The above data sample demonstrates that the dealers are randomly
over-pricing the GTs given the general paucity of the late models. Unlike the
previously researched Makes/Models where the Model found that the dealers were
routinely over-pricing the vehicles with the reported accidents, the GTs are
seemingly all over the map, so to say.
Here is a quick breakdown of the 10-case
sample:
·
5
(50%) vehicles have no record of accidents;
·
5
(50%) vehicles had 2 prior owners;
·
6
(60%) vehicles have ‘Excellent’ service history;
·
7
(70%) vehicles have under 60K miles (drive-train);
·
8
(80%) vehicles have no warranty (yet being over-priced);
·
9
(90%) vehicles are regular GT coupes (yet being over-priced).
If the model estimates were to be placed alongside the dealer
prices, buyers would immediately know the extent of the over-pricing. Ironically,
the worst sample case SL# 1 (No Warranty, Accident, 4 Owners, Low Service Maintenance
and Highest Mileage) is the most over-priced!

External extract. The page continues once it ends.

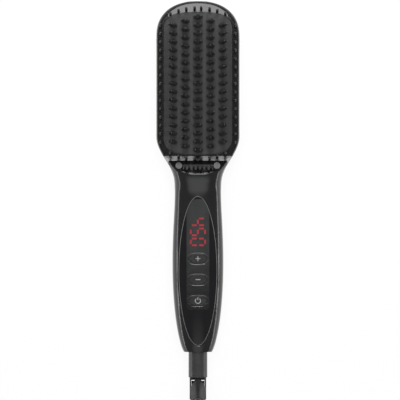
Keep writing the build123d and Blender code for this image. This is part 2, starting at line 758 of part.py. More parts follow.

When the modeling process identifies the under-priced cars,
it’s pointing to some “upfront” savings for the consumers. This is an area
where the dealers would be most benefited if they were to subscribe to some model
estimates. The above sample shows that the dealers are perhaps (because not a
scientifically-drawn sample) under-pricing their cream of the crop: Accident-free
vehicles (100% in this sample), with the widest spreads attributed to those that
are additionally backed by excellent service history (90%), 1-to-2 prior
ownerships (80%), warranties (50%). higher value convertibles (40%) and lower
mileage (30%).
As indicated before, now and then, the dealer prices could
consciously be lower to factor in some minor negatives (rarely captured in the
modeling database) or to address some imminent psychological breakpoints. SL # 1
could be one such psychological case where the dealer might have consciously
lowered the price (2nd lowest price) as the vehicle is on the verge of reaching
100K miles, a big psychological milestone.
Given the everlasting popularity of the Ford Mustang family
of sports cars, the 2010 GT model has steadfastly remained one of the most
sought after “affordable” late model sports cars on the market today.